PRESIDENT'S ESSAY
Paul and the End
POSTED
April 13, 2018
N.T. Wright recognizes that the message of imminent judgment is central to the mission and ministry of Jesus (cf. Jesus and the Victory of God). He insists too that Paul is aware of Jesus' prophecy and that Paul's mission is shaped by the looming catastrophe. This from Paul in Fresh Perspective (56): "there are some passages in Paul which are often taken to refer to [the] final apocalypse, but which Paul probably did not intend that way. When he speaks of God's wrath coming 'at last' upon the inhabitants of Judaea (1 Thessalonians 2.16) he is probably not thinking of the great moment he describes in chapter 4, but of an interim judgment, warned of by Jesus himself, on the city and the people that had rejected their Messiah. Indeed, when he grieves over his fellow Jews in Romans 9-11, I think part at least of that grief is conditioned by his awareness that they are living under the shadow of impending national disaster. Likewise, when he writes in 2 Thessalonians that the young church should not be worried if they get a letter saying that the Day of the Lord has arrived, it is clear that he cannot be referring to anything of the same order as the renewal of creation in Romans 8 or the royal presence of the Lord in 1 Thessalonians 4 or 1 Corinthians 15 - still less to the end of the space0time universe, which the Thessalonians themselves presumably would have noticed." Paul is, in short, aware "that early tradition included solemn warnings from Jesus himself about the imminent destruction of Jerusalem and the Temple." Wright speculates that this "is why Paul felt a sense of urgency in his mission to the Gentile world, which has commonly been thought of as a feature of his apocalyptic-style theology.
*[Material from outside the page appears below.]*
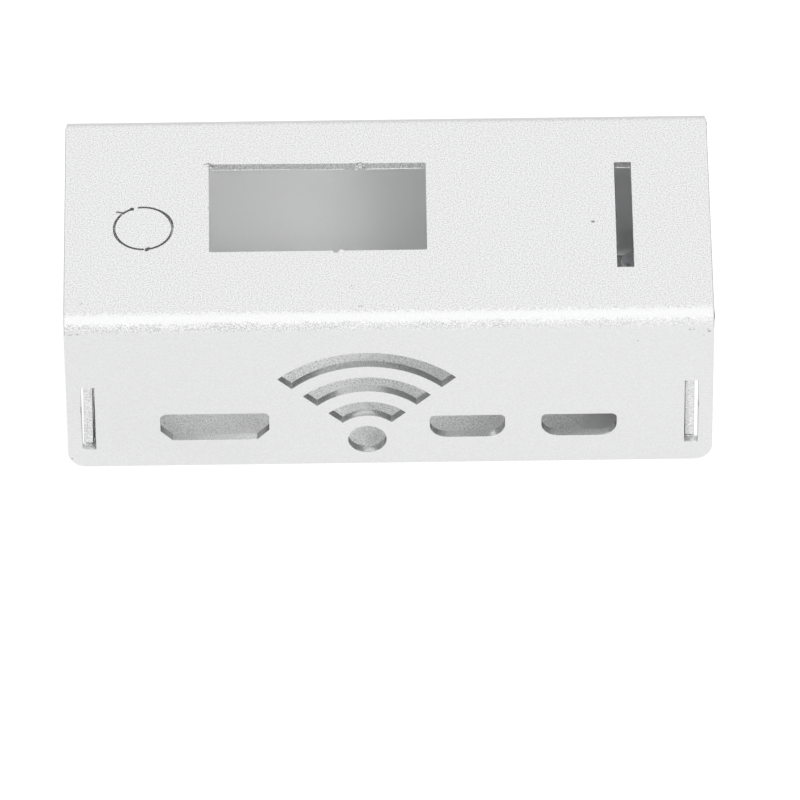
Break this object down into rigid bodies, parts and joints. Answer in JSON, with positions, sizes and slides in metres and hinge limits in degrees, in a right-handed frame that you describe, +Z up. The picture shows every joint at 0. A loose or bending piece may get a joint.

It was not that he had to save as many people as he could, a quick representative sample,. before the ultimate end of all things. It was that he had to plant stable Jew-plus-Gentile churches on Gentile soil before the event occurred which would make Jews blame the Christians for letting the side down, and which would invite Gentiles to sneer at Jews for having lost their home and capital city." Paul's apocalyptic theology was "rooted within, and referr[ed] to, actual historical events."